Second flight, this time we had a little bit of wind.  Not much, around 7-8 kts, but enough that I needed to pay attention to my ailerons during taxi.  Also on takeoff, this was the first time that I need to hold aileron into the wind as we started our takeoff roll.  This is where I think that my mental cup overflow-ith.  Not to mention we have a blackhawk inbound straight ahead.  I have seen all of the videos of what happens when a light GA aircraft flies through the rotor wash of a helicopter.  Never ends well for the airplane.  For some reason, I had reservations but my instructor radio’d to make sure they knew we were getting ready to take off head to head, and they replied they would adjust their course for us.  Ok here we go, Heels to the floor … check, eyes to the end of the runway … check, aileron into the wind .. check, slowly coming up to full throttle … check, on centerline … err crap I’m left, right, left.  My instructor telling me “Slow corrections”.  I got it back on centerline then realized that I haven’t pulled back on the yoke to get the nose light, my instructor is doing this now.  We are in the air and straight… now I am back on my game and crabbing to the right to stay on centerline of the runway.  we are crabbing about 10-15 degrees into the wind and when I look behind us… still on centerline..  sweet!  Last time I got compliments on my takeoff, this time… even though she never said it, I blew it a bit.  It was only my second take off but I had higher expectations of myself.   I have read that you will hit points where you have absorbed so much information that you can’t absorb anymore at a given point, I think I experienced a little bit of this.

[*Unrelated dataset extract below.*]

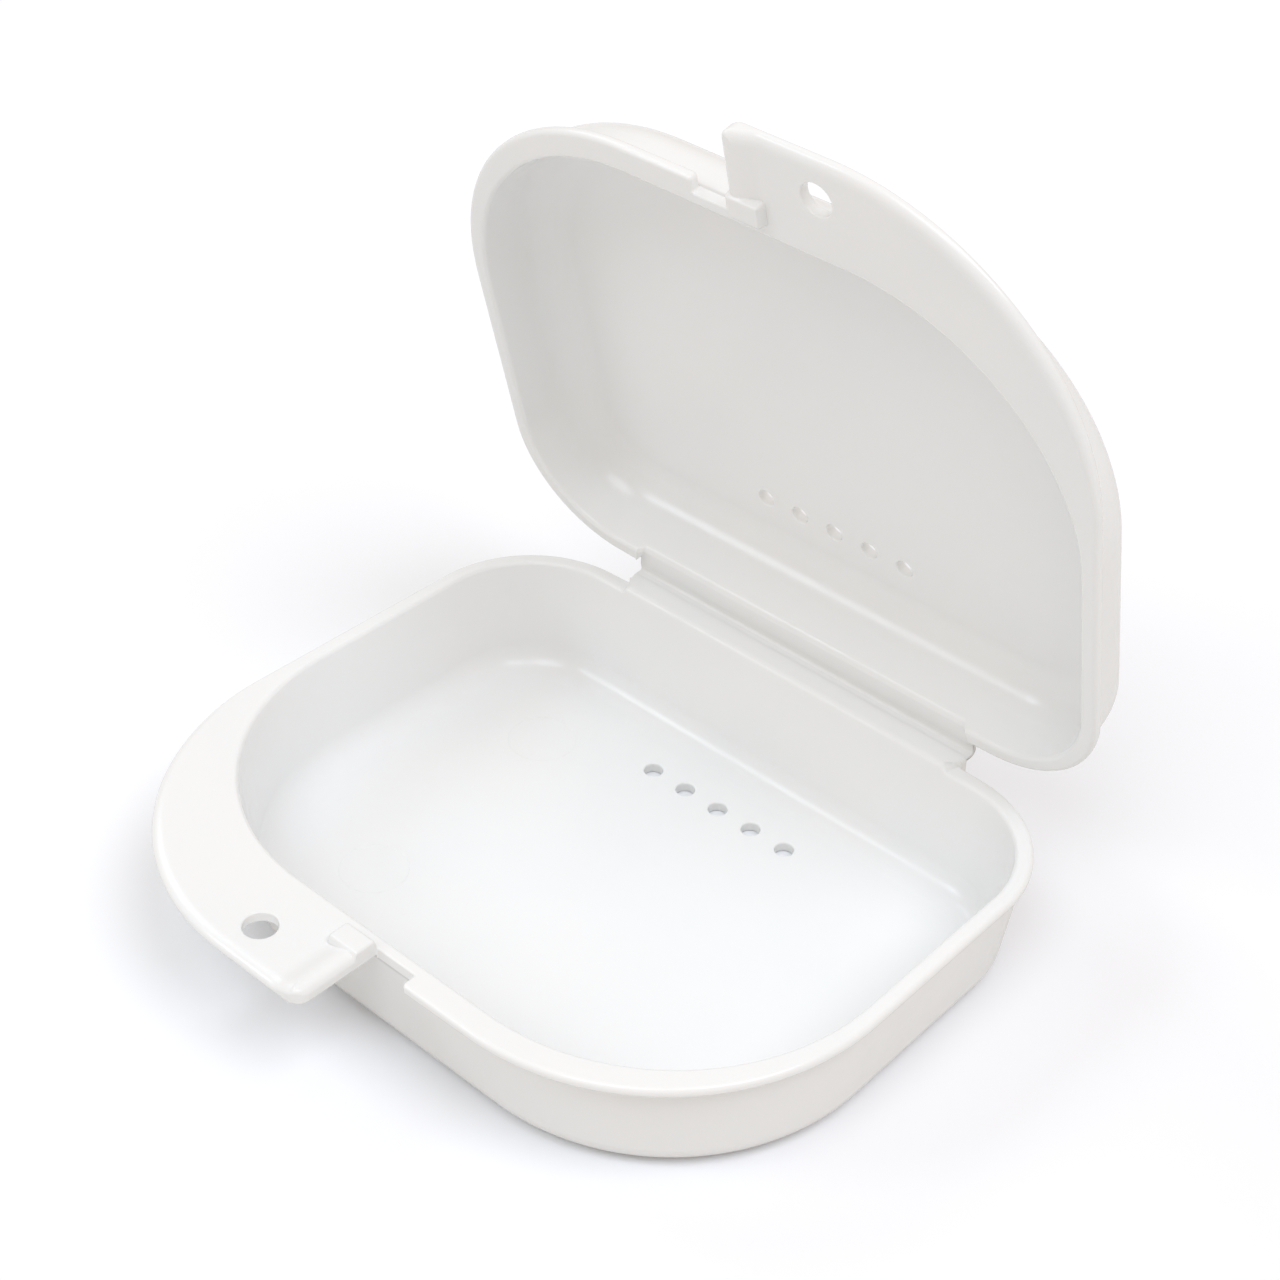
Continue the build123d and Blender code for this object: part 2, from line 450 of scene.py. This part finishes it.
def edge_rounds(plan, out, inner, on_pad):
    """Per point of the plate's edge: the upper round's width and depth, and the lower's size."""
    x, y = plan[:, 0], plan[:, 1]
    gap = np.linalg.norm(plan[:, None, :] - inner[None, :, :], axis=2).min(axis=1)
    wide = smooth((gap - flange_widens_from) / flange_widens_over)
    reach = lip_round + (flange_roll - lip_round) * wide
    drop = lip_round + (flange_roll_drop - lip_round) * wide
    at_end = smooth(out[:, 0] / flange_end_turn) * (x < 0) * (y < y_front_wall)
    reach = mixed(reach, flange_end_round, at_end)
    drop = mixed(drop, flange_end_round, at_end)
    under = np.minimum(rim_thickness - drop - edge_land, lip_round)

    at_lip_end = (np.abs(x - notch_far_x) < lip_end_length) & (y < y_front_wall)
    from_pad = np.hypot(np.abs(x) - pad_end_at_lip, y - y_back_lip)
    at_pad = np.maximum(1 - smooth((from_pad - pad_round_from) / pad_round_over), on_pad)
    reach, drop, under = [
        mixed(np.where(at_lip_end, lip_end_round, part), size, at_pad)
        for part, size in ((reach, pad_end_round), (drop, pad_end_round), (under, pad_under_round))]

    in_notch = (x > -flange_end_x + notch_margin) & (x < notch_far_x - notch_margin)
    in_notch &= y < -inner_length
    reach[in_notch] = drop[in_notch] = notch_top_round
    under[in_notch] = tight_round
    facing_fold = smooth((out[:, 1] - fold_turn_from) / fold_turn_over)
    facing_fold = facing_fold * (y > pad_reach - fold_margin)
    return [mixed(part, tight_round, facing_fold) for part in (reach, drop, under)]


def inner_wall(skin, outline, pad_inside, rise, depth, fillet_r):
    """Inside of the bowl, from the rim's inner round down to the floor."""
    points, normals = outline
    soft_r = pad_inner_round if rise > 0 else pocket_inner_round
    round_r = np.where(pad_inside, soft_r, rim_inner_round)
    rings = []
    for a in QUARTER_TURN:
        z = rise * pad_inside - round_r * (1 - math.cos(a))
        offset = round_r * (1 - math.sin(a)) + z * draft_slope
        rings.append(skin.ring(points + normals * offset[:, None], z))
    for offset, z in bowl_profile(0, depth, fillet_r):
        rings.append(skin.ring(points + normals * offset, z))
    skin.strips(rings)
    return rings[0], rings[-1]


def outer_wall(skin, outline, pad_at_wall, sink, depth, edge_r):
    """Outside of the bowl, from the rim's underside down to the bottom."""
    points, normals = outline
    z_top = -rim_thickness - sink * pad_at_wall
    rings = [skin.ring(points + normals * (wall_thickness + z_top * draft_slope)[:, None], z_top)]
    for offset, z in bowl_profile(wall_thickness, depth + floor_thickness, edge_r):
        low = min(z, -rim_thickness - sink - wall_below_sink)
        shift = (low - z) * draft_slope
        rings.append(skin.ring(points + normals * (offset + shift), low))
    skin.strips(rings)
    return rings[0], rings[-1]


def plate_edge(skin, plan, out, rounds, on_pad, rise, sink):
    """The edge round the plate, from its top to its underside."""
    reach, drop, under = rounds
    rings = []
    for a in QUARTER_TURN:
        at = plan - out * (reach * (1 - math.sin(a)))[:, None]
        z = -drop * (1 - math.cos(a)) + rise * on_pad + raised(at[:, 0], at[:, 1])
        rings.append(skin.ring(at, z))
    z_under = -rim_thickness - sink * on_pad
    for a in reversed(QUARTER_TURN):
        at = plan - out * (under * (1 - math.sin(a)))[:, None]
        rings.append(skin.ring(at, z_under + under * (1 - math.cos(a))))
    skin.strips(rings)
    return rings[0], rings[-1]


def tray_floor(skin, inner_ring, outer_ring, depth, marks):
    """The floor's two faces, with the vents through it and the ejector marks in it."""
    tops, bottoms = [], []
    first_x = -(vent_count - 1) / 2 * vent_pitch
    for k in range(vent_count):
        top, bottom = tube(skin, first_x + k * vent_pitch, -vent_from_back, vent_r,
                           -depth, -depth - floor_thickness, vent_mouth_round)
        tops.append(top)
        bottoms.append(bottom)
    rings = []
    for x, y, r in marks:
        rings.append(skin.ring(circle(x, y, r + ejector_edge, ejector_sides), -depth))
        rings.append(skin.ring(circle(x, y, r, ejector_sides), -depth - ejector_depth))
    skin.sheet(inner_ring, holes=tops, marks=rings)
    skin.sheet(outer_ring, holes=bottoms)


def tray(skin, depth, inner_r, outer_r, rise, sink, marks):
    """One tray. The pad's top stands at rise, and its underside is sink lower than the rim's."""
    pad_end = pad_half_length_inner + (pocket_clearance if rise < 0 else 0)
    outline = inner_outline(pad_end)
    points = outline[0]
    at_back = points[:, 1] > -TINY
    pad_inside = at_back & (np.abs(points[:, 0]) < pad_end)
    pad_at_wall = at_back & (np.abs(points[:, 0]) < pad_end_at_wall)
    inner_top, inner_ring = inner_wall(skin, outline, pad_inside, rise, depth, inner_r)
    outer_top, outer_ring = outer_wall(skin, outline, pad_at_wall, sink, depth, outer_r)

    plan, out = plate_outline()
    on_pad = plan[:, 1] > y_back_lip + pad_margin_y
    on_pad &= np.abs(plan[:, 0]) < pad_half_length_outer + pad_margin_x
    rounds = edge_rounds(plan, out, points, on_pad)
    edge_top, edge_under = plate_edge(skin, plan, out, rounds, on_pad, rise, sink)

    strap = tube(skin, -strap_hole_x, y_front_flange + strap_hole_from_edge, strap_hole_r,
                 0, -rim_thickness, strap_mouth_round)
    top_lines = pad_end_lines(points, inner_top, pad_inside, plan, edge_top, on_pad)
    under_lines = pad_end_lines(points, outer_top, pad_at_wall, plan, edge_under, on_pad)
    grid = feature_grid(skin, edge_top, inner_top)
    skin.sheet(edge_top, holes=[inner_top, strap[0]], lines=top_lines, grid=grid)
    skin.sheet(edge_under, holes=[outer_top, strap[1]], lines=under_lines)
    tray_floor(skin, inner_ring, outer_ring, depth, marks)


def step_points(plan, on_pad):
    """Both sides of each step between the rim and the pad: {(side of X, on the pad): index}."""
    steps = {}
    for k in range(len(plan)):
        beside = (k + 1) % len(plan)
        if on_pad[k] != on_pad[beside]:
            for i in (k, beside):
                steps[plan[i, 0] > 0, bool(on_pad[i])] = i
    return steps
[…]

We climb out Vy 65 kts and it is a little bumpy this time but not bad just more of an annoyance when trying to hold heading, speed, and altitude.  We go through the four fundamentals of flight, straight and level cruise, ascending turns, descending turns, and cruise decent.  Then we are off to find a square field.  We line up on down wind of a closed airfield that just happened to be the field that my instructor solo’d at.  Pretty cool.  Then I hear, “Where is the wind and what is it doing to you?”  I point the direction of the wind and say I need to crab a little into the wind to stay straight on downwind leg.  Then I hear, ” When you feel you are half a mile away on 45 degree, clear left and make a level turn”.  I look over my shoulder and the end of the runway is 45 so I say ” Clearing left, making a level turn, adding a little rudder, keeping the horizon cutting through the cowling.”  then I hear “you know you are half a mile away when the runway is halfway up the wingstrut. Is it?”  uh, crap.

So we go through this again at each turn of the rectangle and every time on the one turn from downwind to base, I am too close, what the hell!  Every other turn I am keeping the runway half a mile or halfway up my wingstrut.  Then finally I realize what is happening.  the end of the runway has some trees that are starting to overgrow and when I am at 45 degrees, what I think is the end of the runway is actually about 1000 feet down.  Ok so on the final attempt I nail all 4 sides.  At this point, we head back to the airfield.  My instructor seems to be concerned because there is an aztec milling about. Once we were in the patter on downwind, we hear the aztec drop in the pattern behind us.  Aztec’s are much faster then us.  At this point I reach the second point of overload.  Abeam the numbers my instructor, accelerates our checklist before I can read it and starts dropping flaps.  We then turn for a very short base and final.  At this point I realize, there isn’t going to be much of a lesson on landing because my already 10 steps behind.  at this point we are a little high so she says “I’m going to slip us down a bit” at that point she dips the wing and kicks the rudder and we slide down quickly.  It was pretty cool.  I have read about it but never experienced the sensory of it.  We touch down and get off the runway in time for the aztec to just touchdown.

As we taxi’d back, she asked if I had any questions/comments.  I told her how I felt about takeoff and landing and that I wished I was able to do a little more of the landing.  She explained that part of being a pilot is also being a good neighbor and that Aztec was much faster than us so we were trying to be considerate.  Cool to me, so far Pilots have shown to be a special bread. Especially when it comes to helping each other out.  Can’t wait until the next lesson.